The Naval Postgraduate School & The U.S. Department of Homeland Security

All Aboard: A Review of NJ Transit's Response to Hurricane Sandy 

The effects of Hurricane Sandy are still present on the East Coast; for the purpose of this blog, we are focusing on New Jersey. This article written by Mike Frassinelli, from NJ.com, exclusively points out the 26-page report that TEEX (Texas A&M Engineering Extension Service) conducted last year.

This report is a review of NJ Transit's response to Hurricane Sandy. TEEX is a program which specializes in Emergency Preparedness, Homeland Security and Workforce training; their report is not seen as, "a public scolding [but] as constructive criticism to help NJ Transit for the next huge weather event."

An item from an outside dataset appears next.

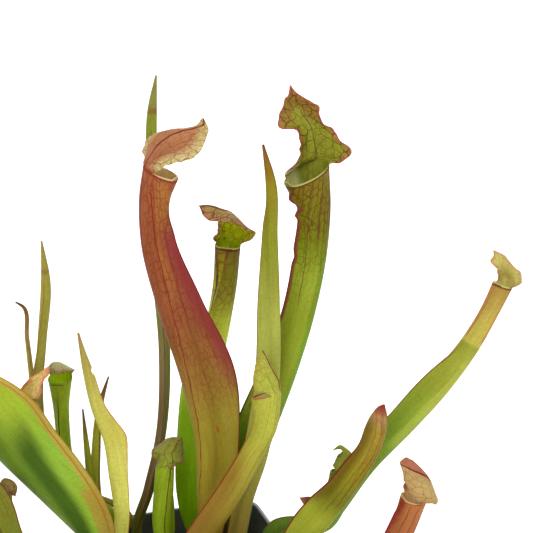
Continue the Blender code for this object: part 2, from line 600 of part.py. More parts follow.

An important topic that needs to be resolved before the next super storm would be: storage. The storage facility used for the rail cars and equipment (which was at the Meadows Maintenance Complex [MMC]), "resulted in flood damage[.] [T]he decision to park equipment at the MMC was based on the storm information available at the time, past storm experience and the need to keep the equipment as close as possible to meet demands for prompt restoration of service."

Since the release of the TEEX report, NJ Transit has stated that they have a contract with, "a private weather service to provide modeling and flooding projections, and an outside engineering firm [which] has developed storm surge maps for critical facilities." 697 trains are in motion, which is near the 700-a-day mark before Hurricane Sandy.